What needs to be done
Repeat the listing in full. Nothing may be added or left out.

Dataset excerpt
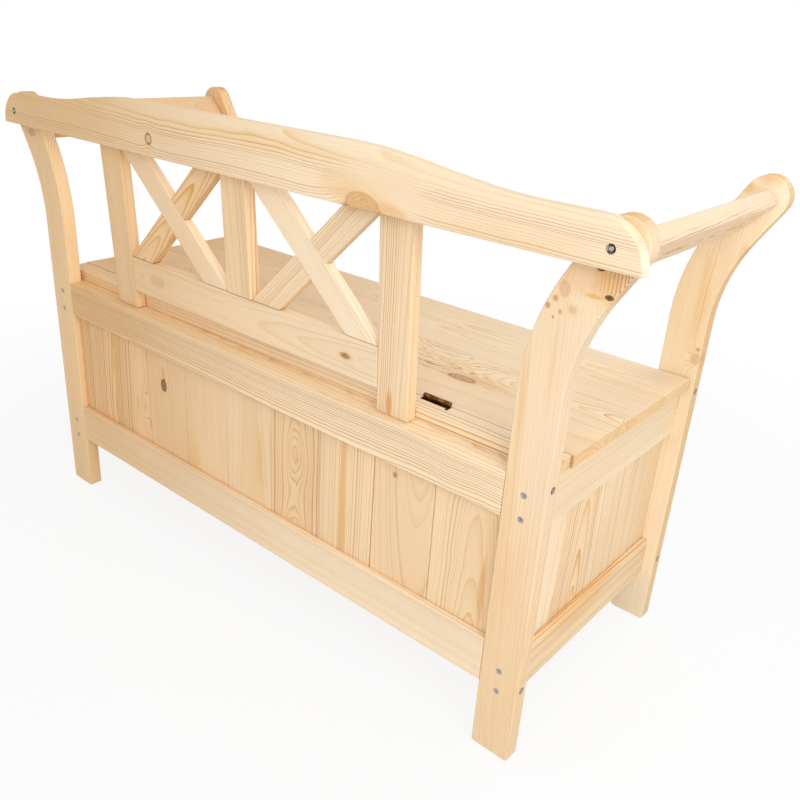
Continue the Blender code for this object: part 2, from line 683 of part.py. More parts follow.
def make_leaf(name, centre_x, side, offset, bored, pivot):
    """A leaf on side 1 (strip) or -1 (lid) of the pin, which is at Y = Z = 0, with every second knuckle."""
    low, high = centre_x - HINGE_LENGTH / 2, centre_x + HINGE_LENGTH / 2
    faces = sorted((side * GAP / 2, side * (GAP / 2 + LEAF_THICK)))
    shape = prism(rectangle(*faces, -LEAF_HEIGHT, 0), "X", low, high)
    leaf = add_object(name, shape, BRASS, (0, 0, 0), pivot)
    clear = KNUCKLE_RADIUS + GAP
    for start, end in knuckle_spans(centre_x, 1 - offset):
        room = prism(rectangle(-clear, clear, -clear, clear), "X", start - GAP, end + GAP)
        combine(leaf, room, "DIFFERENCE")
    for start, end in knuckle_spans(centre_x, offset):
        combine(leaf, prism(disc(KNUCKLE_RADIUS), "X", start, end), "UNION")
    if bored:
        bore = prism(disc(PIN_RADIUS + PIN_CLEARANCE), "X", low - GAP, high + GAP)
        combine(leaf, bore, "DIFFERENCE")
    else:
        combine(leaf, prism(disc(PIN_RADIUS), "X", low, high), "UNION")


def make_hinges(fixed, pivot):
    """Butt hinges let into the joint between strip and lid, with their knuckles standing above it."""
    for hand, side in (("left", -1), ("right", 1)):
        x = side * HINGE_CENTRE
        make_leaf(f"hinge_board_leaf_{hand}", x, 1, 0, True, fixed)
        make_leaf(f"hinge_lid_leaf_{hand}", x, -1, 1, False, pivot)


def main():
    clear_scene()
    make_posts()
    make_long_rails()
    make_side_rails()
    make_long_panels()
    make_side_panels()
    make_floor()
    make_ledges()
    make_hinge_strip()
    make_armrests()
    make_top_rail()
    make_back()
    pin = (0, HINGE_Y, HINGE_Z)
    lid_pivot = add_empty("lid_pivot", pin)
    make_lid(lid_pivot)
    make_hinges(add_empty("hinge_seat", pin), lid_pivot)


main()
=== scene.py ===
# %% [markdown]
# # A garden storage bench in unfinished pine
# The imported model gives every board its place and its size. This lesson adds what makes the
# boards look like pine: rings, knots, end grain and fibre, worked out in shader nodes from where
# a point lies inside its own board. Screws, metal, floor, lamps and camera follow.

# %% Load the bench
import math
import random

import bmesh
import bpy
from mathutils import Matrix, Vector


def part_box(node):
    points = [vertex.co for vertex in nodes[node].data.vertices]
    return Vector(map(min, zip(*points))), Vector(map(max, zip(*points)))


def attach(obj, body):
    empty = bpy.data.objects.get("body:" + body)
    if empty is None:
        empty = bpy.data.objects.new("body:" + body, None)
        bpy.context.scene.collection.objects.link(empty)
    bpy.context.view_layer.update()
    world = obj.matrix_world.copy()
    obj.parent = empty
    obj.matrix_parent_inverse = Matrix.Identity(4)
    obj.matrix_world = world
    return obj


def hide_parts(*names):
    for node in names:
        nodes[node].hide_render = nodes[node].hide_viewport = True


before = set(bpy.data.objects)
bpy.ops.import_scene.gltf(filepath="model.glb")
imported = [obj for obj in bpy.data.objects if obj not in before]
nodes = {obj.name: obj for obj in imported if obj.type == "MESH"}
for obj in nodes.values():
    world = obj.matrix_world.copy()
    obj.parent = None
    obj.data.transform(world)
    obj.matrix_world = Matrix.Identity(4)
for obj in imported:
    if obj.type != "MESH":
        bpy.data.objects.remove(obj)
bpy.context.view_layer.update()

for leftover in ("Cube", "Light", "Camera"):
    if leftover in bpy.data.objects:
        bpy.data.objects.remove(bpy.data.objects[leftover], do_unlink=True)

# %% [markdown]
# ## Shader maths
# A material is a graph of nodes, and long sums of nodes are hard to read. A small class wraps one
# socket and overloads the operators, so an expression such as 1 - mask adds the Math nodes by
# itself. Every other node comes from one method of the material's own class.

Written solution
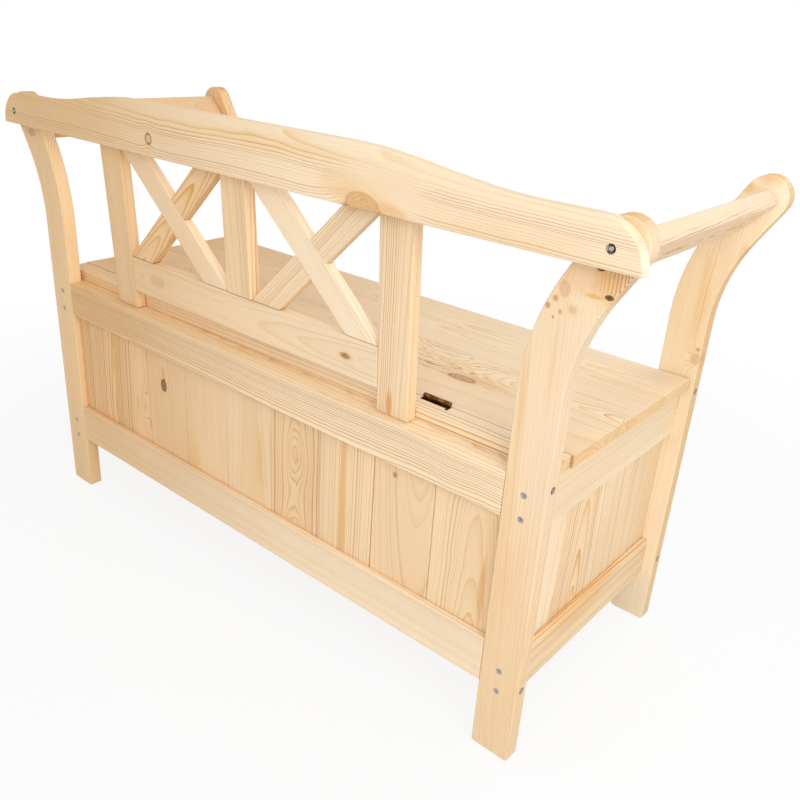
Continue the Blender code for this object: part 2, from line 683 of part.py. More parts follow.
def make_leaf(name, centre_x, side, offset, bored, pivot):
    """A leaf on side 1 (strip) or -1 (lid) of the pin, which is at Y = Z = 0, with every second knuckle."""
    low, high = centre_x - HINGE_LENGTH / 2, centre_x + HINGE_LENGTH / 2
    faces = sorted((side * GAP / 2, side * (GAP / 2 + LEAF_THICK)))
    shape = prism(rectangle(*faces, -LEAF_HEIGHT, 0), "X", low, high)
    leaf = add_object(name, shape, BRASS, (0, 0, 0), pivot)
    clear = KNUCKLE_RADIUS + GAP
    for start, end in knuckle_spans(centre_x, 1 - offset):
        room = prism(rectangle(-clear, clear, -clear, clear), "X", start - GAP, end + GAP)
        combine(leaf, room, "DIFFERENCE")
    for start, end in knuckle_spans(centre_x, offset):
        combine(leaf, prism(disc(KNUCKLE_RADIUS), "X", start, end), "UNION")
    if bored:
        bore = prism(disc(PIN_RADIUS + PIN_CLEARANCE), "X", low - GAP, high + GAP)
        combine(leaf, bore, "DIFFERENCE")
    else:
        combine(leaf, prism(disc(PIN_RADIUS), "X", low, high), "UNION")


def make_hinges(fixed, pivot):
    """Butt hinges let into the joint between strip and lid, with their knuckles standing above it."""
    for hand, side in (("left", -1), ("right", 1)):
        x = side * HINGE_CENTRE
        make_leaf(f"hinge_board_leaf_{hand}", x, 1, 0, True, fixed)
        make_leaf(f"hinge_lid_leaf_{hand}", x, -1, 1, False, pivot)


def main():
    clear_scene()
    make_posts()
    make_long_rails()
    make_side_rails()
    make_long_panels()
    make_side_panels()
    make_floor()
    make_ledges()
    make_hinge_strip()
    make_armrests()
    make_top_rail()
    make_back()
    pin = (0, HINGE_Y, HINGE_Z)
    lid_pivot = add_empty("lid_pivot", pin)
    make_lid(lid_pivot)
    make_hinges(add_empty("hinge_seat", pin), lid_pivot)


main()
=== scene.py ===
# %% [markdown]
# # A garden storage bench in unfinished pine
# The imported model gives every board its place and its size. This lesson adds what makes the
# boards look like pine: rings, knots, end grain and fibre, worked out in shader nodes from where
# a point lies inside its own board. Screws, metal, floor, lamps and camera follow.

# %% Load the bench
import math
import random

import bmesh
import bpy
from mathutils import Matrix, Vector


def part_box(node):
    points = [vertex.co for vertex in nodes[node].data.vertices]
    return Vector(map(min, zip(*points))), Vector(map(max, zip(*points)))


def attach(obj, body):
    empty = bpy.data.objects.get("body:" + body)
    if empty is None:
        empty = bpy.data.objects.new("body:" + body, None)
        bpy.context.scene.collection.objects.link(empty)
    bpy.context.view_layer.update()
    world = obj.matrix_world.copy()
    obj.parent = empty
    obj.matrix_parent_inverse = Matrix.Identity(4)
    obj.matrix_world = world
    return obj


def hide_parts(*names):
    for node in names:
        nodes[node].hide_render = nodes[node].hide_viewport = True


before = set(bpy.data.objects)
bpy.ops.import_scene.gltf(filepath="model.glb")
imported = [obj for obj in bpy.data.objects if obj not in before]
nodes = {obj.name: obj for obj in imported if obj.type == "MESH"}
for obj in nodes.values():
    world = obj.matrix_world.copy()
    obj.parent = None
    obj.data.transform(world)
    obj.matrix_world = Matrix.Identity(4)
for obj in imported:
    if obj.type != "MESH":
        bpy.data.objects.remove(obj)
bpy.context.view_layer.update()

for leftover in ("Cube", "Light", "Camera"):
    if leftover in bpy.data.objects:
        bpy.data.objects.remove(bpy.data.objects[leftover], do_unlink=True)

# %% [markdown]
# ## Shader maths
# A material is a graph of nodes, and long sums of nodes are hard to read. A small class wraps one
# socket and overloads the operators, so an expression such as 1 - mask adds the Math nodes by
# itself. Every other node comes from one method of the material's own class.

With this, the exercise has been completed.